According to Google, this new service is the industry’s first autoscaling serverless Spark. You do not need any infrastructure provisioning or tuning, it is integrated with BigQuery, Vertex AI and Dataplex and it’s ready to use via a submission service (API), notebooks, Bigquery console for any usage you can imagine (except streaming analytics): ETL, data exploration, analysis, and ML.

On my side I have been able to test the workload submission service (the most interesting to me): it’s an API endpoint to submit custom Spark code (Python, Java, R or SQL). You can see this submission service as an answer to the spark-submit problematic.
On the autoscaling side, Google will magically decide for the number of executors to run the job optimally but you can still manually handle it.
The service is part of the Dataproc family and accessible on the console through the Dataproc page. After some tests the service seems to be working fine, but how is it compared to Dataflow? Let’s check that with a small experiment.

The experiment: Dataflow vs Serverless Spark

I wrote 2 simple programs: the first one in PySpark and the second one with Beam (python SDK). The goal is to read 100GB of ASCII data in a Cloud Storage bucket, parse the content of the files, filter according to a regex pattern, group by according to a key value (some column) and count the number of lines having the same key. The result is written in Parquet format on another bucket.

For the input data I used a subset of a 100TB dataset publicly available here: gs://dataproc-datasets-us-central1/teragen/100tb/ascii_sort_1GB_input.*

In this dataset, each file is about 1GB and the content is as below (not very relevant):

7ed>@}"UeR  0000000000000000000000024FDFC680  1111555588884444DDDD0000555511113333DDDDFFFF88881111
3AXi 40'NA  0000000000000000000000024FDFC681  888800000000CCCCEEEEDDDD11110000DDDD55553333CCCC6666
PL.Ez`vXmt  0000000000000000000000024FDFC682  111122225555CCCC000000002222FFFFFFFFFFFF88885555FFFF
5^?a=6o0]?  0000000000000000000000024FDFC683  7777FFFF55551111BBBBDDDD44447777DDDD5555BBBB9999CCCC

The regex filter applied is ^.*FFFF.*$ in the 3rd “column”, meaning the column content for a given record must have at least 4 F consecutively (totally useless but it's for the sake of the experiment). The grouping key is the first column.
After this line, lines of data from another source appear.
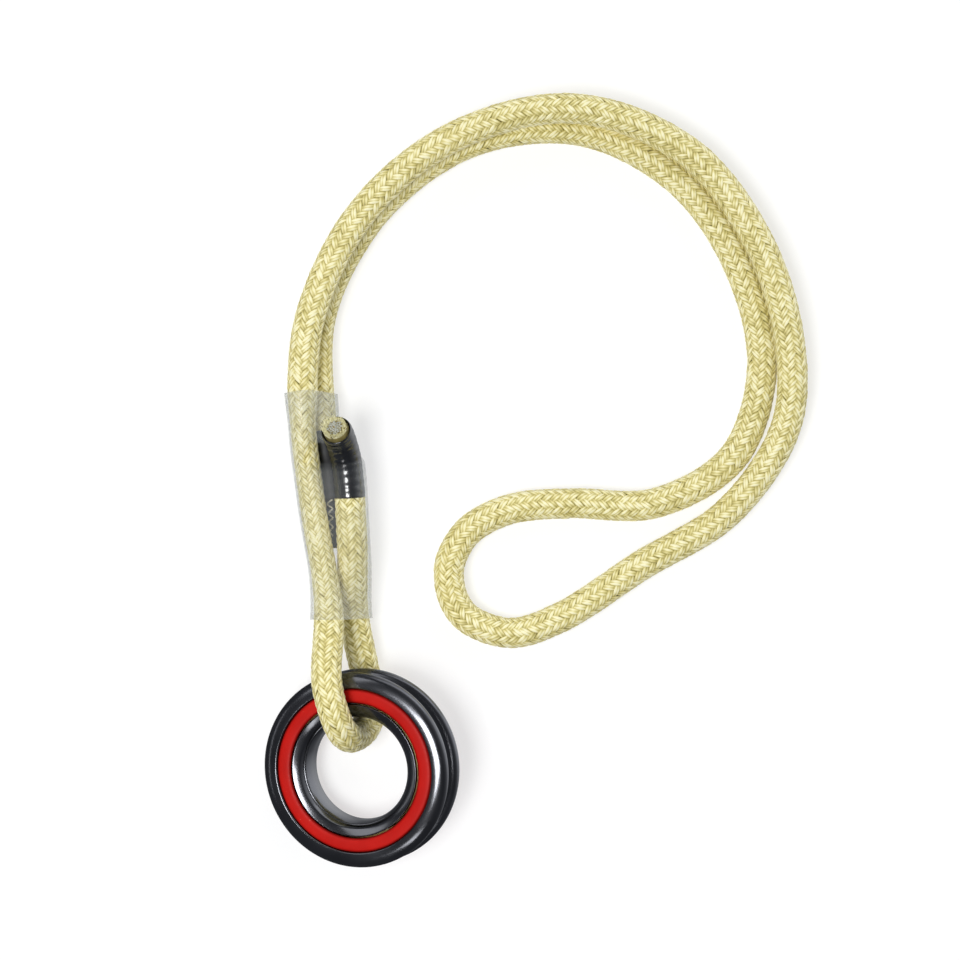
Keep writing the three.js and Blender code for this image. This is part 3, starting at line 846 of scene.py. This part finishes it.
def make_inner_ring():
    bore = [(bore_radius(z), z) for z in np.linspace(0, 4.62, 22)]
    corner = [(bore_radius(4.69) + 0.05, 4.69), (19.9, 4.69), (20.05, 4.6), (20.05, 1.7)]
    race = [(19.7, 1.2), (19.4, 0.6), (19.25, 0.0)]
    obj = lathe("inner_ring_body", whole(bore + corner + race)[::-1], 200)
    finish_piece(obj, "inner_ring", "dark_polished_metal", RING_METAL)
    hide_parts("inner_ring")
    for name, node, side in (("front_lip", "front_lip_ring", 1), ("rear_lip", "rear_lip_ring", -1)):
        bore = [(bore_radius(z), z) for z in np.linspace(4.93, 6.1, 12)]
        crest = bend(bore[-1], (18.6, 6.5), (20.0, 6.9), 12)[1:]
        shoulder = bend((20.0, 6.9), (20.3, 6.96), (20.33, 6.4), 6)[1:]
        outline = [(bore_radius(4.83) + 0.06, 4.83), *bore, *crest, *shoulder, (20.33, 4.95), (20.25, 4.83)]
        obj = lathe(name, on_side(outline, side), 200)
        finish_piece(obj, "inner_ring", "dark_polished_metal", RING_METAL)
        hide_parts(node)


# ---------------------------------------------------------------- build

rope_piece = make_rope()
on_rope = make_wraps() + make_cut_end() + [make_stitching(), make_sleeve()]
make_sheave()
make_seals()
make_inner_ring()

BALLS, CAGE = ball_material(), cage_material()
for name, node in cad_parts.items():
    if name.startswith("ball_") or name == "bearing_cage":
        node.data.materials.clear()
        node.data.materials.append(CAGE if name == "bearing_cage" else BALLS)

# ---------------------------------------------------------------- floor and light

FLOOR_HALF_WIDTH, FLOOR_Z = 3, -0.0004
floor_corners = [(x * FLOOR_HALF_WIDTH, y * FLOOR_HALF_WIDTH, FLOOR_Z)
                 for x, y in ((-1, -1), (1, -1), (1, 1), (-1, 1))]
floor = add_object("floor", floor_corners, [[0, 1, 2, 3]], False)
floor_material = Nodes("pale_floor").set(
    Base_Color=(0.42, 0.42, 0.42, 1), Roughness=0.9, Specular_IOR_Level=0.1,
    Emission_Color=(1, 1, 1, 1), Emission_Strength=0.62)
floor.data.materials.append(floor_material)
floor.visible_glossy = False


def softbox(name, at, to, size, power):
    """A white area light at one place, turned to another."""
    data = bpy.data.lights.new(name, "AREA")
    data.shape = "RECTANGLE"
    data.size, data.size_y = size
    data.energy = power
    light = bpy.data.objects.new(name, data)
    light.location = at
    light.rotation_euler = (Vector(to) - Vector(at)).to_track_quat("-Z", "Y").to_euler()
    bpy.context.scene.collection.objects.link(light)


softbox("overhead_softbox", (-0.46, -0.17, 1.7), (0.036, 0.07, 0), (0.62, 0.62), 22)
softbox("upper_left_softbox", (-1.25, 0.80, 1.15), (0.0, 0.0, 0), (1.0, 0.7), 3.6)
softbox("back_softbox", (0.35, 1.7, 0.95), (0.036, 0.07, 0), (1.8, 0.7), 4)
softbox("front_softbox", (-0.50, -1.05, 1.35), (0.0, 0.0, 0), (0.45, 0.22), 1.6)
softbox("left_strip", (-1.70, -0.10, 0.50), (0.0, 0.0, 0), (0.9, 0.12), 0.5)

BRIGHT_SIDE = (0.75, 0.60, -0.25)


def studio_world():
    """A grey room that brightens smoothly towards one side."""
    world = bpy.data.worlds.new("studio")
    bpy.context.scene.world = world
    world.use_nodes = True
    nodes, links = world.node_tree.nodes, world.node_tree.links
    toward = nodes.new("ShaderNodeVectorMath")
    toward.operation = "DOT_PRODUCT"
    toward.inputs[1].default_value = BRIGHT_SIDE
    sky = nodes.new("ShaderNodeValToRGB")
    elements = sky.color_ramp.elements
    elements[0].position = 0.0
    elements[0].color = (0.13, 0.135, 0.15, 1)
    elements[1].position = 0.95
    elements[1].color = (1.9, 1.93, 1.98, 1)
    elements.new(0.45).color = (0.36, 0.37, 0.39, 1)
    links.new(nodes.new("ShaderNodeTexCoord").outputs["Generated"], toward.inputs[0])
    links.new(toward.outputs["Value"], sky.inputs["Fac"])
    backdrop = nodes["Background"]
    links.new(sky.outputs["Color"], backdrop.inputs["Color"])
    backdrop.inputs["Strength"].default_value = 0.9


studio_world()
bpy.context.scene.view_settings.view_transform = "Standard"
bpy.context.scene.view_settings.look = "None"
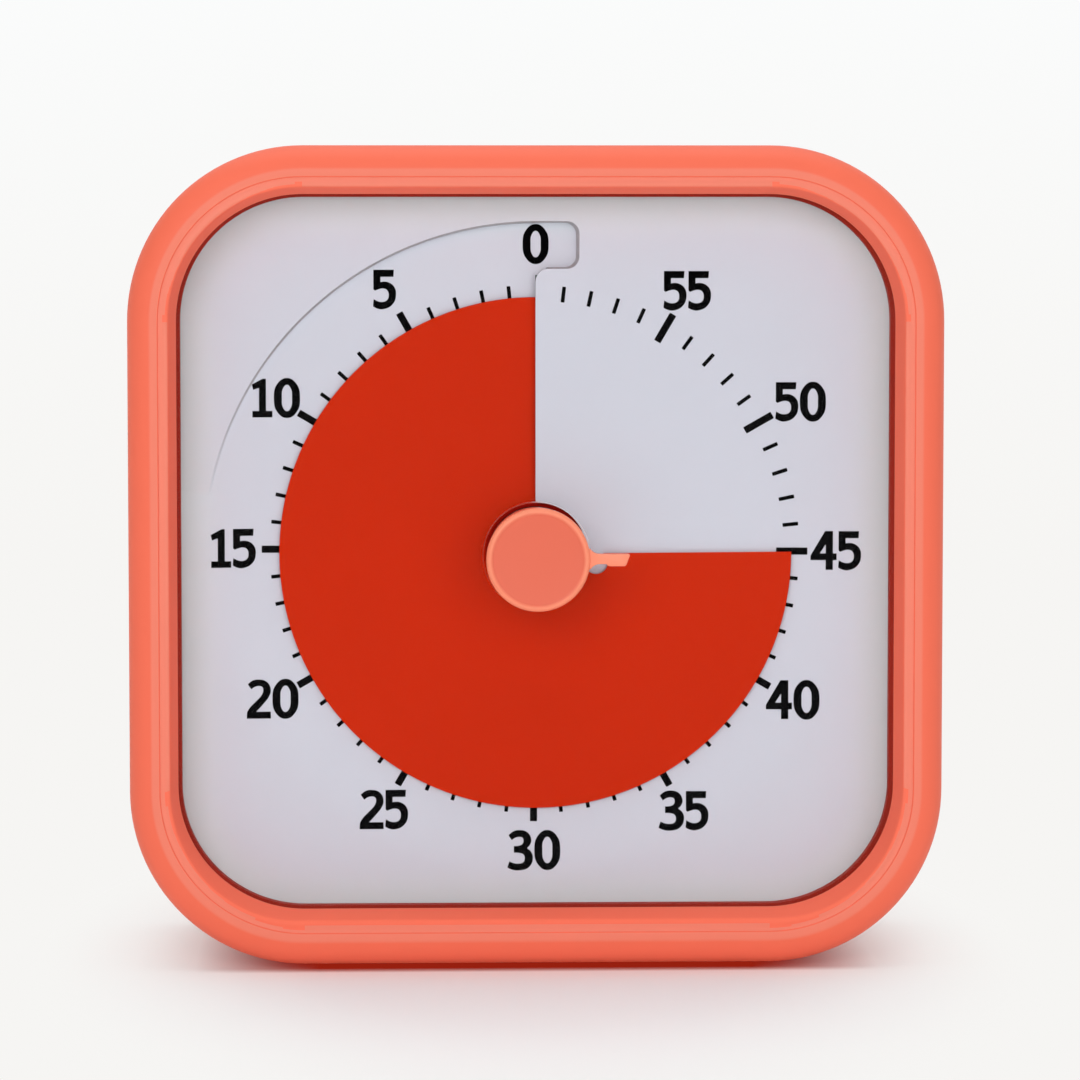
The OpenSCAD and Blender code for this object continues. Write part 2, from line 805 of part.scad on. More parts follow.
module coil_leads() {
    color(copper) for (side = [-1, 1])
        translate([coil_xy[0] + side * (coil_l / 2 - 4.6), coil_xy[1], 0])
            tube([
                [0, 2, inner_back + 0.35], [0, 2.7, inner_back + 0.1], [0, 3.4, inner_back - 0.9],
                [0, 4.6, movement_back - 0.9], [0, 8, movement_back - 1.1],
                [0, 15, board_h + board_t + 0.9], [0, 20, board_h + board_t + 0.4],
                [0, 22, board_h + board_t + 0.3]
            ], 0.25, 6);
}

module switch_body() {
    color(steel) translate(switch_xy) difference() {
        slab(board_h - 3.4, board_h) box2d([-4.4, 4.4], [-1.9, 1.9]);
        slab(board_h - 4, board_h - 0.8) box2d([-1, 1] * (switch_travel / 2 + 0.95), [-0.9, 0.9]);
    }
}

// At rest the alert is off, with the slider at the left end of its travel
module switch_knob() {
    rest_x = -switch_travel / 2;
    low = back_panel + 0.3;
    color(dark) translate([switch_xy[0] + rest_x, switch_xy[1], 0]) {
        slab(low, board_h - 3.7) round2d([-2.3, 2.3], [-1.4, 1.4], 0.4);
        slab(board_h - 3.71, board_h - 1.1) box2d([-0.75, 0.75], [-0.7, 0.7]);
        for (k = [-1 : 1]) slab(low - 0.3, low + eps) translate([1.1 * k, 0]) box2d([-0.25, 0.25], [-1.1, 1.1]);
    }
}

module buzzer() {
    color(brass) translate(buzzer_xy) slab(back_floor + 1.2, back_floor + 1.7) circle(buzzer_r);
}

module buzzer_ring() {
    color(dark) translate(buzzer_xy) difference() {
        rod(buzzer_r + 1.2, back_floor + gap, back_floor + 2.9);
        rod(buzzer_r - 1, back_floor, back_floor + 3);
        rod(buzzer_r + gap, back_floor + 1.15, back_floor + 3);
    }
}

// ---- Power ----

function contact_tab_h() = -6;

module along_cell() translate([cell_x, cell_y, cell_h]) rotate([0, 90, 0]) children();

module battery_cell() {
    nub_l = 1.2;
    nub_r = 2.6;
    can_l = cell_l - nub_l;
    color(dark) along_cell() {
        translate([0, 0, -cell_l / 2]) cylinder(r = cell_r, h = can_l);
        translate([0, 0, cell_l / 2 - nub_l - eps]) cylinder(r = nub_r, h = nub_l + eps);
    }
}

module contact_spring() {
    wire = 0.35;
    turns = 2.5;
    steps = 16;
    start = -bay_x + 0.4 + wire;
    end = cell_x - cell_l / 2 - wire - 0.1;
    color(steel) {
        tube([
            for (i = [0 : turns * steps])
                let (t = i / (turns * steps), a = 360 * i / steps, r = 5.2 - 2.3 * t)
                [start + (end - start) * t, cell_y + r * cos(a), cell_h + r * sin(a)]
        ], wire, 6);
        translate([-bay_x + gap, cell_y - 5, cell_h - 5]) cube([0.45, 10, 10]);
        translate([-bay_x - bay_wall - 0.9, cell_y - 1, contact_tab_h() - 0.2]) cube([bay_wall + 1.2, 2, 0.4]);
    }
}

module contact_plate() {
    color(steel) {
        translate([bay_x - 0.45, cell_y - 5, cell_h - 5]) cube([0.4, 10, 10]);
        translate([cell_x + cell_l / 2 + 0.05, cell_y, cell_h]) rotate([0, 90, 0])
            cylinder(r = 2, h = bay_x - 0.4 - cell_x - cell_l / 2);
        translate([bay_x - 0.3, cell_y - 1, contact_tab_h() - 0.2]) cube([bay_wall + 1.2, 2, 0.4]);
    }
}

module lead_red() color([0.75, 0.1, 0.08]) tube(wire_route, wire_r);

module lead_black() color(dark) tube([for (p = wire_route) [-p[0], p[1], p[2]]], wire_r);

// ---- Screws ----

// A pan-head screw that points towards the viewer, with its head at the back
module screw(head, tip, r, cross = true) {
    difference() {
        rod(r * 2.15, head, head + head_t);
        if (cross) for (turn = [0, 90]) rotate(turn) slab(head - 1, head + 0.8) square([r * 2.4, 0.6], center = true);
    }
    rod(r, head + head_t - eps, tip);
}

module case_screws() {
    color(steel) four_ways(screw_xy[0], screw_xy[1]) screw(back_panel + head_sink, 2, shank_r);
}

module movement_screws() {
    color(steel) four_ways(ear_x, ear_y) mirror([0, 0, 1])
        screw(-(movement_back + 1.65 + head_t), -(movement_back - 6), 0.95);
}

module board_screws() {
    color(steel) for (p = board_screw_xy()) translate(p) mirror([0, 0, 1])
        screw(-(board_h + board_t + gap + head_t), -(board_h - 4), 0.95);
}

stand_up() sleeve();
stand_up() front_bezel();
stand_up() rear_case();
stand_up() battery_door();
stand_up() lens();
stand_up() dial_plate();
stand_up() time_disc();
stand_up() disc_hub();
stand_up() knob_cap();
stand_up() arbor();
stand_up() clutch_spring();
stand_up() zero_cam();
stand_up() centre_wheel();
stand_up() third_wheel();
stand_up() fourth_wheel();
stand_up() fifth_wheel();
stand_up() rotor_pinion();
stand_up() rotor_magnet();
stand_up() movement_base();
stand_up() movement_cover();
stand_up() arbor_bush();
stand_up() stator();
stand_up() coil_bobbin();
stand_up() coil_winding();
stand_up() alarm_leaf();
stand_up() main_board();
stand_up() timer_chip();
stand_up() crystal_can();
stand_up() coil_leads();
stand_up() switch_body();
stand_up() switch_knob();
stand_up() buzzer();
stand_up() buzzer_ring();
stand_up() battery_cell();
stand_up() contact_spring();
stand_up() contact_plate();
stand_up() lead_red();
stand_up() lead_black();
stand_up() case_screws();
stand_up() movement_screws();
stand_up() board_screws();
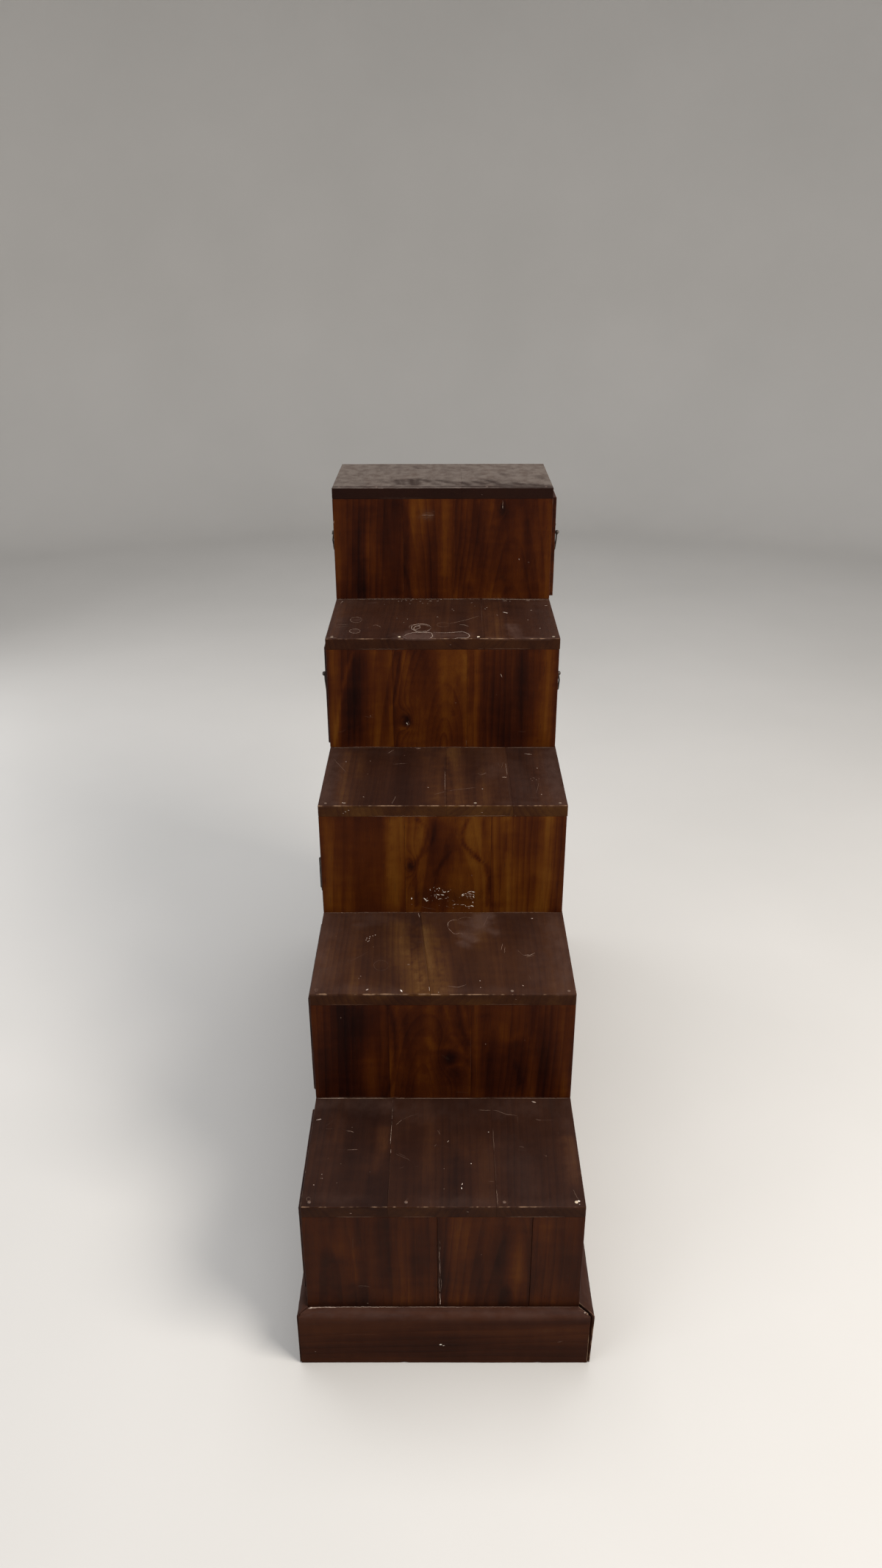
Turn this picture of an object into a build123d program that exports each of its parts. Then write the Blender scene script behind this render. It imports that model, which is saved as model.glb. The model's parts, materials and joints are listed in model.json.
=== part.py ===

The observed reducing factor of the filter operation is about 50%. I agree the experiment is not something we would normally do in a real project but it is not important, it's just to stimulate the workload with an important compute task.

On the configuration side, for the Dataflow job, I enabled the Dataflow Prime feature but everything else was left by default (Prime feature is more optimized and it simpler to calculate the total cost of the job). For the Spark service, everything was left as default and I manually asked for 17 executors (why 17? why not 😅)

The result :

	Dataflow	Serverless Spark
Total execution time	36 min 34 sec	12 min 36 sec
Number of vCPU	64 (autoscaling)	68 (17 executors * 4 vCPUs)
Total cost of the job	28.88 DPU * $0.071 = $2.05

Both jobs accomplished the desired task and output 567 M row in multiple parquet files (I checked with Bigquery external tables):

Serverless Spark service processed the data in about a third of the time compared to Dataflow! Nice performance 👏.

Currently however there are some limitations to this Serverless service:

It’s only for batch processing, not streaming (Dataflow would probably be better for that anyway) and job duration is limited to 24 hours.
There are no monitoring dashboard whatsoever and the Spark UI is not accessible, compared to Dataflow which have a pretty good real time dashboarding functionality
It’s only Spark 3.2 for now, might not be a limitation for you but if you want to migrate existing workload to the service it might not work.

Remarks about the experiment:

The Beam/Dataflow pipeline was developed with the Python SDK and I would probably achieve better results with the Java SDK and by using Flex templates (the scaling operation is more efficient because the pipeline is containerized), so it’s not totally fair to Dataflow.
Dataflow targeted an ideal number of vCPU to 260 but I limited the max number of workers to save cost (and also because my CPU usage quota was at its maximum) but without this limit Dataflow would probably be much quicker to solve the problem.

To conclude I am pretty optimistic about this new Spark serverless service. Running Spark on GCP was not really a solution promoted natively by Google (except for lift and shift migration on Dataproc) whereas AWS and Azure based their main data processing products on Spark (Glue and Mapping data flows). On the downsides, the integration with the GCP ecosystem is way behind Dataflow for now (Monitoring & Operations), it does not support Spark Streaming and the autoscaling feature is still a bit obscure.

At the end you should keep in mind that Serverless Spark and Dataflow are two different products, and the choice between the two is not only in term of performance and pricing, but also the need of batch vs streaming ingestion (Dataflow is much better for that) and the background knowledge of your team for the two frameworks : Spark or Beam.

Anyway the service should get out of Private Preview by mid-december 2021 and be integrated with other GCP products (Bigquery, Vertex AI, Dataplex) later this year. It’s only the beginning but it’s promising.